Come to think of it, the DOJ antitrust investigations really aren't what they used to be at all. When they smacked down IBM, they put the fear of God into the company! For decades after that IBM bent over backwards to obey the terms of their agreement with the department. Ever since then though, it seems like all the companies that get investigated and found guilty of anti-competitive behavior just shrug it off and keep doing what they were doing before.
I don't know when exactly the DOJ lost the ability to scare the living hell out of a company like they did with IBM, but I think they need to get that ability back. Otherwise they're just wasting my tax dollars. I think the best way to do that is to make a particularly brutal example of the next company they investigate. What? You say it's the music industry? Well... OK then! Get to it, guys!
I'm trying to teach myself to set people on fire with my mind... Is it hot in here?
You are confusing price setting with price fixing. Most forms of price setting are legal - ultimately a manufacturer decides how much they want to charge for their product. Manufacturers cannot, however, legally dictate the final retail price (well, this is true in Australia). Of course, they can always could scuttle $0.99 downloads by refusing to sell tracks to apple under $0.99.
Price fixing is when different companies in the same industry collude to artificially set the prices of goods at a price far higher than what normal market forces would dictate.

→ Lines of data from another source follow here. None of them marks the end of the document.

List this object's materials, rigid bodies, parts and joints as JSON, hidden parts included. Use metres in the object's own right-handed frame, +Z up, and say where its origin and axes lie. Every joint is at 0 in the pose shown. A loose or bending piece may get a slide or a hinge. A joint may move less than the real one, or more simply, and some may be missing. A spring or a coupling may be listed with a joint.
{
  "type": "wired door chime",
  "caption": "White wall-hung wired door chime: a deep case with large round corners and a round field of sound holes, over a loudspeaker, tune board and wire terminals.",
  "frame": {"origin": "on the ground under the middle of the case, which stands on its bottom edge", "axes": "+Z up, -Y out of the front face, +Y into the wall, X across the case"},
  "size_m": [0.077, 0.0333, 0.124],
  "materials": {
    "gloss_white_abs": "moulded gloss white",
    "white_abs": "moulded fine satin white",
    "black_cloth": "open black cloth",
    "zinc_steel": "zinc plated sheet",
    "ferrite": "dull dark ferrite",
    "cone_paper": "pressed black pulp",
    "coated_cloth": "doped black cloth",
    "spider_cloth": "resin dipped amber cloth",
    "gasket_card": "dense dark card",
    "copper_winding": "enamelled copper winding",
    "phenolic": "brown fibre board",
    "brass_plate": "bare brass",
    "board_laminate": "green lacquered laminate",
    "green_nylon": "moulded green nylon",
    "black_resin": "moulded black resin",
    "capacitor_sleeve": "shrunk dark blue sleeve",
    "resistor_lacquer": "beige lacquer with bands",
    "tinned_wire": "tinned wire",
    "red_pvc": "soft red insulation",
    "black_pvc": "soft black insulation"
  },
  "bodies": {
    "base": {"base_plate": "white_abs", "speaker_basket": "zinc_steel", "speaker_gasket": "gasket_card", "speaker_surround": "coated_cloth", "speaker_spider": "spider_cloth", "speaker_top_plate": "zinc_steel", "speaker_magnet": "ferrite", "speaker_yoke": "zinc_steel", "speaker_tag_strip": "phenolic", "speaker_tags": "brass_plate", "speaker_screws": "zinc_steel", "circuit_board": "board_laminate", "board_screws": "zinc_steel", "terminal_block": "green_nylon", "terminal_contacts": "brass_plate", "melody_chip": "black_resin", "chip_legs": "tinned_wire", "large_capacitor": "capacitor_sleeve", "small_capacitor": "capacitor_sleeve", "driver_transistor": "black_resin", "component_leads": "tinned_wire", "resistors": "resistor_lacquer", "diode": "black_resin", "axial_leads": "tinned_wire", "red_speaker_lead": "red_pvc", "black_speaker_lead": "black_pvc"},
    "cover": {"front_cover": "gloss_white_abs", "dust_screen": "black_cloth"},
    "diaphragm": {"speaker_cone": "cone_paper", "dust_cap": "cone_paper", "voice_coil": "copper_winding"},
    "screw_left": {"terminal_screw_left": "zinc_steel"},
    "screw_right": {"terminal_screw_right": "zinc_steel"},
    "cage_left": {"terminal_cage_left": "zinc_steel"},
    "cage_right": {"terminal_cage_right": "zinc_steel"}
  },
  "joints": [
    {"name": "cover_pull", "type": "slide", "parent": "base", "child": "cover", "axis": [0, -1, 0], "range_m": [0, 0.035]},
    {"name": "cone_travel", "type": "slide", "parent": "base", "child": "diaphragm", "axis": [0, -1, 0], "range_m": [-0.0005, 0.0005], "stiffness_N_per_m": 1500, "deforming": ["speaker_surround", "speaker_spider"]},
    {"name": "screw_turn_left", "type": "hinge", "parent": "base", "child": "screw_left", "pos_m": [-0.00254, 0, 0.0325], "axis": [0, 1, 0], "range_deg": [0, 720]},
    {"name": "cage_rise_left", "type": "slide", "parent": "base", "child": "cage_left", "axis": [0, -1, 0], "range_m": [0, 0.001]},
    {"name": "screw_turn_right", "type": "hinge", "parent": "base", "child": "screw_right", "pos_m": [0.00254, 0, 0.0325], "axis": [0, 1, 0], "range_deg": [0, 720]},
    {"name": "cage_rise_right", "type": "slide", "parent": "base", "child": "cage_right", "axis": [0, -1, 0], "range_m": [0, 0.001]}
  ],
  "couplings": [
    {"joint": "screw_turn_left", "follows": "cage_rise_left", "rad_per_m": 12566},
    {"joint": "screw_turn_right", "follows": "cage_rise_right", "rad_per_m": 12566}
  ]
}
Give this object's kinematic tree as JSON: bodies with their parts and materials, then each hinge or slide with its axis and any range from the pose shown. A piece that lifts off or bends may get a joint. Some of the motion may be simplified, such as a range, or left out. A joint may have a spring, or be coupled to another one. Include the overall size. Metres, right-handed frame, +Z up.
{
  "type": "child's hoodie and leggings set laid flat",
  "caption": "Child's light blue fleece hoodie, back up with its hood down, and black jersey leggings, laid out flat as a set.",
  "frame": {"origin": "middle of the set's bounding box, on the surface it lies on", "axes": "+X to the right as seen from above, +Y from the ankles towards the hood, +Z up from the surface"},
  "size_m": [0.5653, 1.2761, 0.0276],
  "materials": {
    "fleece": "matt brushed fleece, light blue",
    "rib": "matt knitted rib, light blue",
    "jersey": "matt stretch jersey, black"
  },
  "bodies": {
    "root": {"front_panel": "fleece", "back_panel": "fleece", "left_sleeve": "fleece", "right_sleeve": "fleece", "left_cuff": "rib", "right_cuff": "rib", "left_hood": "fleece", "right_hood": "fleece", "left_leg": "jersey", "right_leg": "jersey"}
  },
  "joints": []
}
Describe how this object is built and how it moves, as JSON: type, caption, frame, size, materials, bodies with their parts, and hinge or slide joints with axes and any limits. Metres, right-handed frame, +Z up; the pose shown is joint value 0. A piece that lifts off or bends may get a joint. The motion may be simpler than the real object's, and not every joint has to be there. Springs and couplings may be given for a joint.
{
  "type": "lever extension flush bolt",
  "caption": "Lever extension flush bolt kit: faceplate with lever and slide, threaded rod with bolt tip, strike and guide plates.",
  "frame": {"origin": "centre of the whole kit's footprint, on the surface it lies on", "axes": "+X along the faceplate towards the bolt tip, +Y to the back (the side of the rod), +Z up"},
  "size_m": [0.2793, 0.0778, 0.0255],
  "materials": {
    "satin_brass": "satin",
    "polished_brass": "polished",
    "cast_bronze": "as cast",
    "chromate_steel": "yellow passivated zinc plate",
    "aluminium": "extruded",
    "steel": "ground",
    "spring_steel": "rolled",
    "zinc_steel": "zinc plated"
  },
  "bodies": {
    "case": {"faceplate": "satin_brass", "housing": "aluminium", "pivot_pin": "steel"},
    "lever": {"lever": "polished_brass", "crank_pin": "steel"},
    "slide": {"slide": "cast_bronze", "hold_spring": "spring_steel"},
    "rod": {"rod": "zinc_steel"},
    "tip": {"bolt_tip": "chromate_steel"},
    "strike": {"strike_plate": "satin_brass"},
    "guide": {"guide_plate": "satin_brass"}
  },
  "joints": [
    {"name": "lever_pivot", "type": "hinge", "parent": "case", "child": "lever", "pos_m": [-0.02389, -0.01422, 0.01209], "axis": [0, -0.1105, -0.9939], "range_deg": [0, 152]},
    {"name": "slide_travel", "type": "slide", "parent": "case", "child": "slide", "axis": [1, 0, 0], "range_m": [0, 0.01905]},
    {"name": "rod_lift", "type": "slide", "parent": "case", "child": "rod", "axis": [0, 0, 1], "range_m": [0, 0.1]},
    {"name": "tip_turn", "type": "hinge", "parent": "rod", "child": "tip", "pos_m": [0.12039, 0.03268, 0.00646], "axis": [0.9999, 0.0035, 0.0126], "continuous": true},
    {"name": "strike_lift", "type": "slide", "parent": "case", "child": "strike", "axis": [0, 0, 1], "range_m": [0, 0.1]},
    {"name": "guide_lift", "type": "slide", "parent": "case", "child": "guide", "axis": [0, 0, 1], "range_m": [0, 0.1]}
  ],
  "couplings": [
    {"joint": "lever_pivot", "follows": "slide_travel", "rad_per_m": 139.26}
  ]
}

It is usually difficult to prove as you need evidence of the collusion part. In production of goods, when a competitor raises prices, you can either maintain prices, hoping to steal market share or you can cash in by raising your prices too! In the music industry, the end products are not exact matches for each other - artists are generally not marketed under different labels so you would be incredibly stupid to try to steal market share!
In many respects, selling music is the perfect encapsulation of Capitalism - "screw the customer for whatever you can!" - and as long as we keep paying what they ask, the labels will continue to do so.